2) The cherubim are always seen in connection with the throne of God. They worship the Lord and guard His throne. They cover the mercy seat in the Most Holy Place in heaven (Hebrews 9:1-5); accordingly, God told Moses to make golden cherubim and put them above the mercy seat in the Most Holy Place in the tabernacle (Exodus 25:17-19). They were not to be worshiped (Exodus 20:3-5), but to remind the high priest and the people that all the angels of God worship Him day and night (Revelation 4:8). All the angels of God, as well as mankind, were created to bow down and worship the Creator.
3) John said, “I heard the voice of many angels around the throne, the living creatures, and the elders; and the number of them was ten thousand times ten thousand, and thousands of thousands” (Revelation 5:8-14). All were engaged in pure worship.
a) The elders and the living creatures fell down before the Lamb.
b) They brought the prayers, of the saints as a gift to the Lamb
c) They sang a new song of praise.
d) They worshiped the Lamb in word, and then the elders fell down to worship the One who lives forever and ever.

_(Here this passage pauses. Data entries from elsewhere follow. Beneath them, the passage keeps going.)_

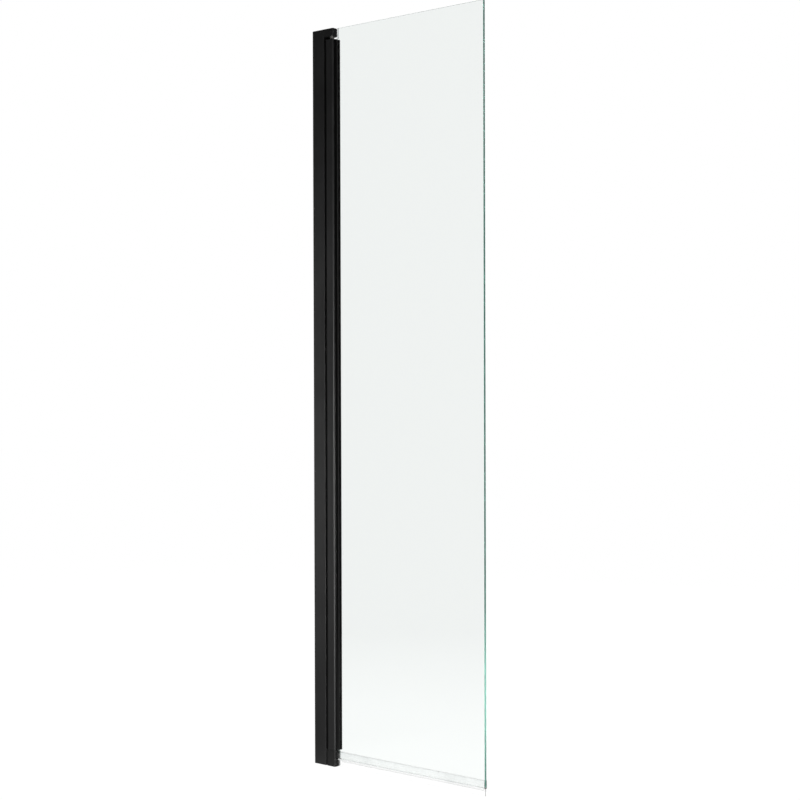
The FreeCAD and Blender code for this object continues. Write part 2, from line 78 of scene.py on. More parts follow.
class Graph:
    """A node tree with short calls that add, set and join nodes."""

    def __init__(self, tree: bpy.types.NodeTree) -> None:
        """Takes the tree and empties it."""
        self.tree = tree
        tree.nodes.clear()

    def add(self, kind: str, **settings: object) -> bpy.types.Node:
        """Adds a node.

        Args:
            kind: The node's type name.
            settings: Its properties, such as operation or data_type.

        Returns:
            The new node.
        """
        node = self.tree.nodes.new(kind)
        for name, value in settings.items():
            setattr(node, name, value)
        return node

    def feed(self, socket: bpy.types.NodeSocket, source: object) -> None:
        """Gives an input its source.

        Args:
            socket: The input.
            source: The output that it is joined to, or the value that it takes.
        """
        if isinstance(source, bpy.types.NodeSocket):
            self.tree.links.new(source, socket)
        elif isinstance(socket, bpy.types.NodeSocketColor) and len(source) == 3:
            socket.default_value = (*source, 1.0)
        else:
            socket.default_value = source

    def maths(self, operation: str, first: object, second: object = 0.0,
              clamp: bool = False) -> bpy.types.NodeSocket:
        """Adds a Math node.

        Args:
            operation: The sum to do, such as MULTIPLY.
            first: A number or a socket.
            second: A number or a socket.
            clamp: Whether the result is kept from 0 to 1.

        Returns:
            The node's output.
        """
        node = self.add("ShaderNodeMath", operation=operation, use_clamp=clamp)
        self.feed(node.inputs[0], first)
        self.feed(node.inputs[1], second)
        return node.outputs[0]

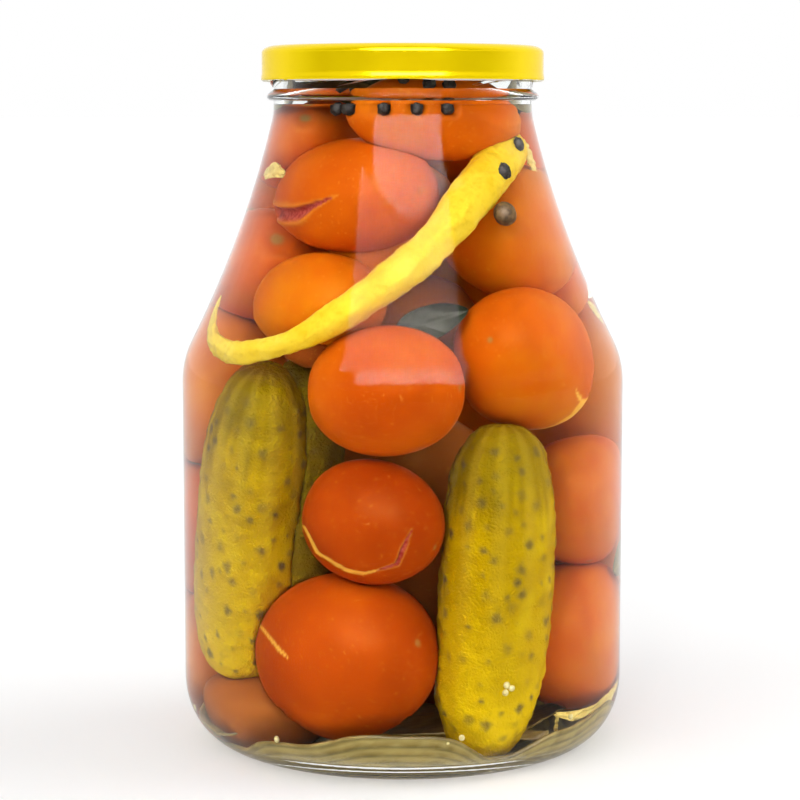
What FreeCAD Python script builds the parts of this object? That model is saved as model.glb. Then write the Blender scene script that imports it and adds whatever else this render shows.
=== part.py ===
"""A two-litre glass preserving jar with a pressed twist-off lid, filled with brine.

The jar stands on z = 0 with its axis on +Z, in millimetres. Each piece is a solid of its own:
the glass, the tinplate lid, the soft sealing ring inside the lid and the brine.
"""

import FreeCAD
import Part

import math
import os

# Overall sizes of the glass.
BODY_RADIUS = 67.3
JAR_HEIGHT = 211.3
WALL = 3.0

# Foot: a flat bearing ring round a pushed-up base, and a rounded heel above it.
HEEL_WIDTH = 17.2
HEEL_HEIGHT = 20.8
BEARING_WIDTH = 5.5
PUSH_UP = 3.6
PUSH_UP_EDGE = 0.8
BASE_THICKNESS = 4.6
BASE_CROWN = 2.4

# Shoulder: it leans in from the body, then sweeps up into the neck as a bell does.
SHOULDER_HEIGHT = 83.4
SHOULDER_RADIUS = 27.5
SHOULDER_EXTRA_LEAN = 8.4  # degrees steeper than the straight line from body to neck
NECK_SWEEP_RADIUS = 20.0

# Finish: the straight neck with its bead, thread ridges and rounded sealing rim.
FINISH_HEIGHT = 16.3
NECK_RADIUS = 39.1
BEAD_REACH = 2.0
BEAD_HEIGHT = 3.5
BEAD_DROP = 15.0  # lower edge of the bead below the rim
RIM_ROUND = 0.9
RIDGE_COUNT = 6
RIDGE_REACH = 1.3
RIDGE_HEIGHT = 1.5
RIDGE_RISE = 4.9
RIDGE_SPAN = 44.0  # degrees
RIDGE_BELOW_LID = 1.4  # low end of a ridge below the lid's edge, so that its lug runs under it
RIDGE_LEAD = 29.0  # degrees from a ridge's low end to the lid's lug that it holds

# Contents.
FILL_DROP = 16.9  # brine surface below the rim

# Lid: tinplate, with a rolled edge and lugs pressed inwards from it.
TIN = 0.25
SEAL_THICKNESS = 1.2
SEAL_OVERHANG_INSIDE = 0.5
SEAL_OVERHANG_OUTSIDE = 0.9
LID_EDGE_CLEARANCE = 1.9  # from the ridges' tips to the inside of the skirt
LID_HEIGHT = 10.75
LID_CORNER_WIDTH = 4.2
LID_CORNER_HEIGHT = 2.3
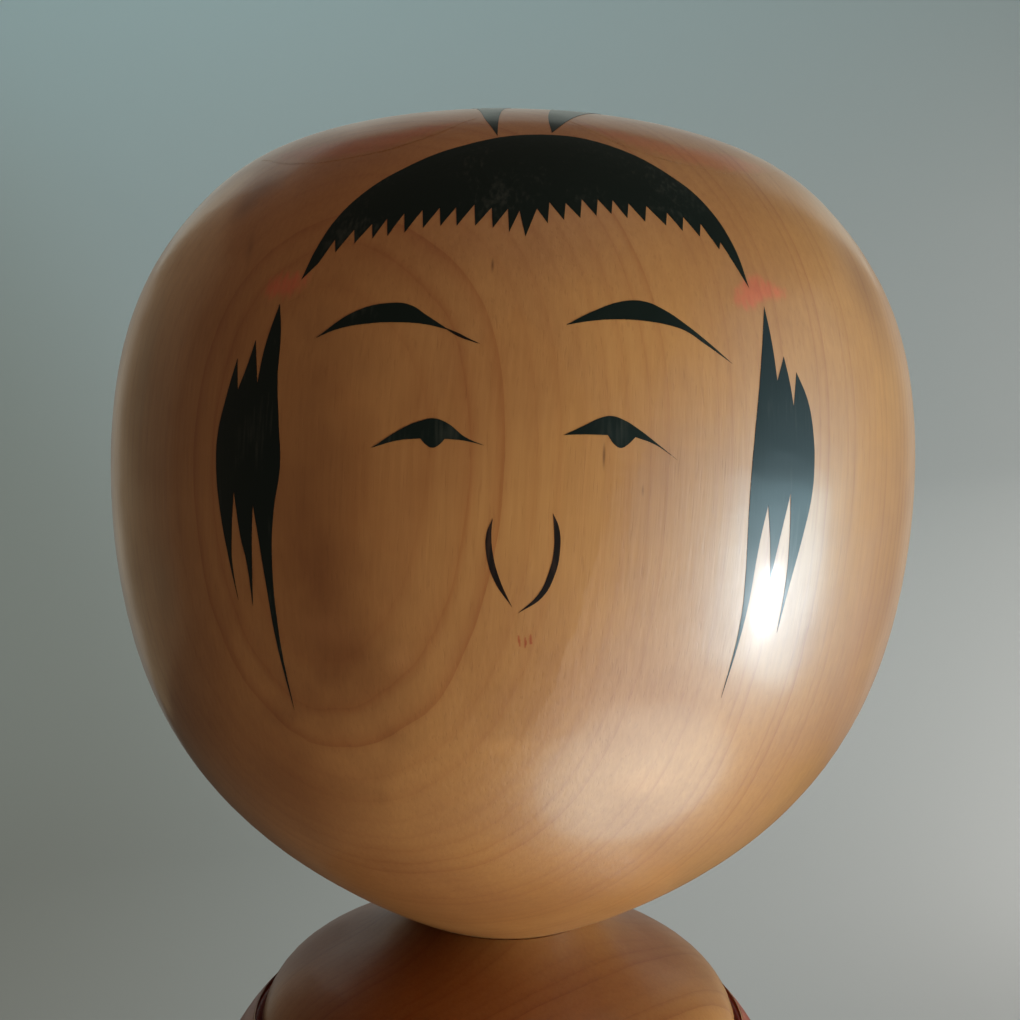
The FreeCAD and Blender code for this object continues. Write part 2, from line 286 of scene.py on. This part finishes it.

4) The Tribulation saints will join all the host of heaven and worship the Lamb of God at the end of the Great Tribulation (Revelation 7:9-17).
5) Just as worship is paramount with the host of heaven, so it must have priority in all our thoughts and plans here on earth, because it is the most important thing we do as believers. Worship must take precedence over prayer, although prayer is vital to Christian growth and power. Worship must take precedence over reading God’s Word, unless you are reading Scriptures to motivate worship. Worship must take precedence over music, unless music is used to enhance worship.
Worship is an indispensable part of the Christian’s life—now and in eternity. Evangelism and Bible teaching, like faith and hope, will cease. Worship, like love, will occupy our hearts forever (1 Corinthians 13:8-10).
Master Outline 28 – Worship
 Can a person who does not believe in Jesus Christ join in Worship? YES or NO. Explain.
 Is a sermon Worship? YES or NO. Explain.
 Are prayers worship? YES or NO. Explain.
 Is music itself worship? YES or NO. Explain.
 What former pagan Gentile in the Old Testament gives us a beautiful example of worship?
 Describe pure worship as performed by Nebuchadnezzar.
 Worship ______________________ God and ______________________ man.
 What is the dictionary definition of worship?
 The Bible is a book of _____________________ from cover to cover.
 The only true Object of worship is what?
 Why did Peter give Cornelius a rebuke?
 What did the angel tell John in Revelation when John fell down to worship him?
 The first use of the word “worship” in the Old Testament is?
 The only person that can worship God is the one who has done what?
 New Testament worshipping is concerned with worshipping in ____________________
 What is the basis of worshipping in the Old Testament and New Testament?
 Without ___________________________ there can be no true worship.
 Explain why the veil was ripped in two when Jesus died.
 Is God more impressed with a Gothic cathedral or a believer’s body?
 When did the ornate, ritualistic worship of the temple end in the New Testament?
 What is the Greek meaning of synagogue?
 The Samaritans accepted only the Pentateuch (Genesis through Deuteronomy). Was this worshipping in truth?
 What were four (4) elements of worship in the early church described in Acts 2:42?
 What is the paramount activity in Heaven among the angels of God? Why?
 The truth of Jesus’ Deity is one of the most profound facts ever revealed by the Heavenly Father? TRUE or FALSE. Explain.
 Why did God tell Moses to build cherubs above the mercy seat?
 All the angels of God and mankind were created to bow down and do what?
 What is the most important thing we can do as believers here?